Please understand the difference between the pedantic use of math vs its actual use especially if you’re going to try and bring it up in a thread.

In any case, it’s not relevant.

Wow!! You were wrong that it’s irrelevant; I mentioned that.
You were wrong to imply that bets and investments are different in this context; I mentioned that.
I wondered where you were confused. Perhaps, your use of “series” meant that that you thought that the notion didn’t apply to a single investment under discussion. So I tried to be helpful if that were your confusion.

And now you write “simply a consequence of mathematical self-consistency and is an academic point” and call me pedantic! :smack:

Whatever.

Anyway, this subthread began when Whack-a-Mole challenged you to a game of poker. Based on your responses, I know who I’m betting on. :smiley:

I never implied or meant to imply that bets and investments are different.

The payout from that particular business in relation to the initial point-in-time investment of that business is not something you model with Kelly Criterion.

Have you ever actually used Kelly Criterion?

I guess you’re hung up on Kelly Criterion because of multiple poker hands? I’m saying those extra hands under consideration and its analogy to multiple business investment decisions is not relevant.

The price is the same from the viewpoint of the store. Their perceived price might be different.
Here’s an experiment we discuss in our behavioral economics class. You have two sets of people buying things - 1 a calculator for $20 and one a disk, say, for $120. You tell both sets of people that if they drive 10 miles to another store they can get a $10 discount. Do they do it?
The people buying the $20 item are far, far more likely to do it than the people buying the $120 item, though the discounts are exactly identical, and the cost/benefit of driving is exactly identical. We evaluate based on percentages as much as on absolute numbers. Think of how relatively little effort people spend on evaluating house offer deltas which might be as much as the price of a car but just 5% of the house price.

Risk means nothing except in the context of how the perception of risk drives behavior. Saying risk is only counted as an absolute dollar amount makes the whole exercise pointless.

I don’t see your gambler scenario as the same as your restauranteur, unless the guy’s running a roach-coach one man operation, performing all tasks.

A sit-down restaurant is more complicated, relying on expertise and abilities that the owner cannot perform himself.

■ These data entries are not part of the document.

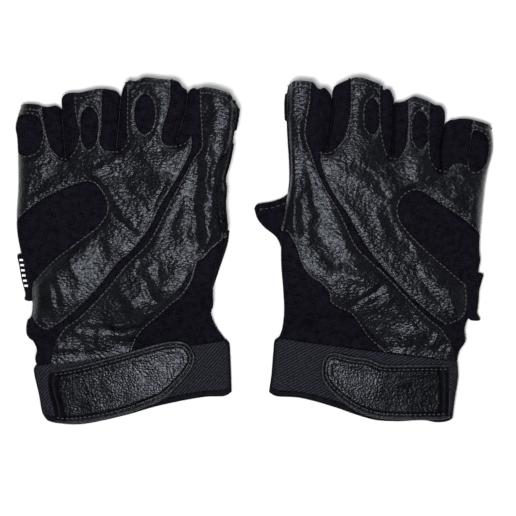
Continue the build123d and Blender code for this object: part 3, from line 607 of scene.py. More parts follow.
def cloth(name, low, high, pitch, ribbed=False, sheen=0.0):
    """Knitted or woven cloth: crossed rows of yarn, loose fibres and uneven dye, and on ribbed cloth a painted
    highlight that lightens the rib tops.
    """
    mat, tree, shader = material(name, low, 0.9, specular=0.035, sheen=sheen)
    shader.inputs["Sheen Tint"].default_value = (0.55, 0.55, 0.75, 1)
    where = coordinates(tree)
    patches = noise_node(tree, where, 350, 6, 0.7)
    wave = {"Scale": 1 / (pitch * MM) / 3.1, "Distortion": 1.6, "Detail": 2, "Detail Scale": 2.5}
    rows = [node(tree, "TexWave", wave, {"Vector": mapped(tree, where, Rotation=(0, 0, angle))}).outputs["Fac"]
            for angle in (0.18, math.pi / 2 + 0.18)]
    yarn = node(tree, "Math", links={0: rows[0], 1: rows[1]}, operation="MULTIPLY").outputs["Value"]
    dye = node(tree, "Math", {1: 0.45}, {0: yarn, 2: patches}, operation="MULTIPLY_ADD").outputs["Value"]
    colour = ramp(tree, dye, low, high, 0.4, 0.85)
    if ribbed:
        # painted highlight: where the ribs attribute marks a rib top, the colour is mixed towards a lighter blue-grey,
        # broken up by noise spots
        ribs = node(tree, "Attribute", attribute_name="ribs").outputs["Fac"]
        dots = span(tree, noise_node(tree, where, 1100, 2, 0.6), -0.7, 2.3)
        rib_highlight = node(tree, "Math", links={0: ribs, 1: dots}, operation="MULTIPLY").outputs["Value"]
        colour = node(tree, "Mix", {"B": (0.04, 0.041, 0.057, 1)}, {"Factor": rib_highlight, "A": colour},
                      data_type="RGBA").outputs["Result"]
    tree.links.new(colour, shader.inputs["Base Color"])
    fibres = noise_node(tree, where, 5200, 2, 0.7)
    bump(tree, shader, [(yarn, 0.9, 0.35), (fibres, 0.7, 0.15)])
    return mat


def thread(name, colour):
    """Twisted thread, lighter on the turns of its twist."""
    mat, tree, shader = material(name, colour, 0.55, specular=0.5, sheen=0.1)
    twist = noise_node(tree, coordinates(tree), 4200, 2)
    tree.links.new(ramp(tree, twist, colour, tuple(c * 2.2 for c in colour)), shader.inputs["Base Color"])
    bump(tree, shader, [(twist, 0.6, 0.1)])
    return mat


MATERIALS = {
    "black_leather": leather("black_leather", (0.0014, 0.0014, 0.002), (0.0032, 0.0032, 0.0046), 0.255),
    "tab": leather("tab_leather", (0.0012, 0.0012, 0.0018), (0.003, 0.003, 0.0042), 0.23, grain=0.42, cell=0.95,
                   stretch=0.85, creasing=0.3, shine=0.085),
    "palm": leather("palm_leather", (0.003, 0.003, 0.004), (0.007, 0.007, 0.009), 0.45, grain=0.7, cell=0.9),
    "suede": leather("suede_patch", (0.006, 0.006, 0.007), (0.014, 0.0135, 0.015), 0.85, grain=0.9, cell=0.4),
    "piping": leather("piping", (0.004, 0.004, 0.005), (0.009, 0.009, 0.011), 0.36, grain=0.5, cell=0.6),
    "fabric": cloth("stretch_fabric", (0.0006, 0.0006, 0.001), (0.0098, 0.0091, 0.0168), 1.25),
    "lining": cloth("lining", (0.004, 0.004, 0.005), (0.014, 0.014, 0.017), 0.6),
    "elastic": cloth("ribbed_elastic", (0.0008, 0.0008, 0.0012), (0.003, 0.003, 0.0045), 0.6, ribbed=True),
    "binding": cloth("hem_binding", (0.002, 0.002, 0.003), (0.014, 0.013, 0.02), 0.7),
    "label": cloth("label_cloth", (0.004, 0.004, 0.006), (0.012, 0.012, 0.015), 0.45),
    "loop": cloth("loop_tape", (0.003, 0.003, 0.0035), (0.010, 0.010, 0.012), 0.9, sheen=0.1),
    "thread": thread("thread", (0.02, 0.02, 0.024)),
    "mark": thread("label_marks", (0.55, 0.55, 0.57)),
}


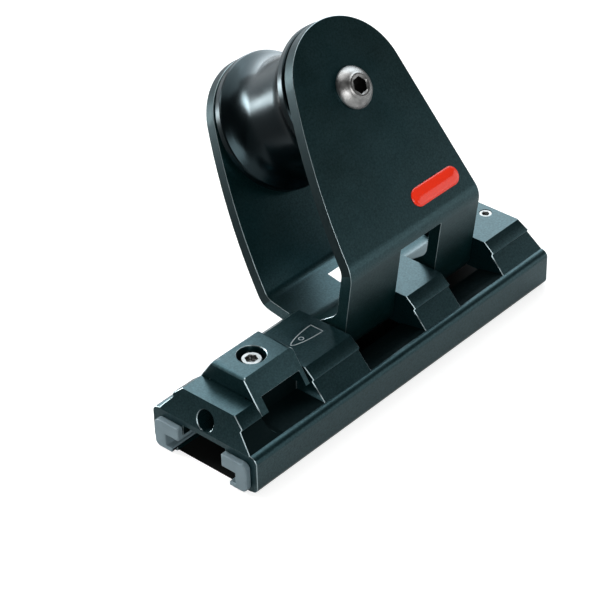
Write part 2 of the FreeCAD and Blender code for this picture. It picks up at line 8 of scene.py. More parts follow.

I suggest the scenario is more like this: there’s a paralyzed gambler who has $20 to bet.
He has 3 helpers, one guy suggests what casino to go to (like the chef-picking a menu), a gal who picks a number or color to bet on (the waitress-suggesting meals to customers), and a guy who actually puts the chip down for the gamber because he cannot himself (the dishwasher). Each helper gets 25 cents.
The bet wins. Should the paralyzed guy get the whole payout? I say no. Nor do I think the 3 helpers deserve a 1/4, but certainly more than the 25 cents they got.

Don’t forget that most gamblers don’t just gamble for the rewards - the action itself is part of the compulsion to play - and it’s not free. Think of the 75 cents paid before the actual bet as the vig. And so the salaries of the chef, waitress and dishwasher should be considered part of the price to be in the game.

So it is the distinction between a series of only one and multiple bets that has you stymied here, after all? And, despite your ferociously pedantic response, it was my comment “The series can be as short as 1” that would have fought your ignorance, had you the grace to heed it?

As a thought experiment, imagine you’re gambling and, because of an external schedule, you know your next bet is the last bet of this session. Does your proper bet-size now deviate from its Kelly optimum?

And the sub-subthread did arise in the context of a poker game, but even in the earlier context (a man with $10 million contemplating a $1 million investment) is it hard to grasp that this investment is one of a series of further investments? (Relevant, of course, only should you continue to claim, erroneously, that Kelly’s Criterion requires a series of more than 1.)

Two friends decide to bet on the flip of a coin, each puts down $100.

They each risk the same $100, and have the same 50/50 odds of success or failure.

The issue most face in this thread is the question of is that risk acceptable? If one is rich that $100 is chump change, if the other is poor that $100 is everything he has.

What most are describing as “risk” in that scenario is not in fact risk, but risk tolerance.

Both friends have the same risk ($100) and the same odds of losing it (50/50). It is now up to each individual player to decide if that risk is acceptable to him/her. Do she have a tolerance for risk? We know the potential downside, $100 loss, and we know the potential upside, $100.

If the super sad poor guy is so poor he can’t risk losing $100, he shouldn’t be betting.

Now, back to the OP to again understand risk:

-> Owner puts up $10,000 and runs the restaurant unsuccessfully for a year. At the end she closes it, liquidates, and ends up losing all $10,000. She also didn’t get a salary for the year because as the sole investor she is paid from the profits (dividends).

-> Dishwasher invested nothing. She showed up, worked hard, got paid*. At the end of the unsuccessful year she is now $20,000 richer for her time spent. The idea that the dishwasher is out of a job has no relevance to this discussion. Her employment is based entirely on the health of the industry, not on the restaurant.

Both are out of a job, but who lost more? Who gained?

Tell me again how much the dishwasher risked.

*In this scenario I am assuming enough solvency to pay staff and creditors.

We are talking about 2 different modeling scenarios.

As I said before, “The payout from that particular business in relation to the initial point-in-time investment of that business is not something you model with Kelly Criterion.”

If you do not understand that one sentence, you truly do not understand Kelly Criterion.

It isn’t hard to grasp, but it isn’t not relevant to my comments. It’s also not relevant to the OPs initial post.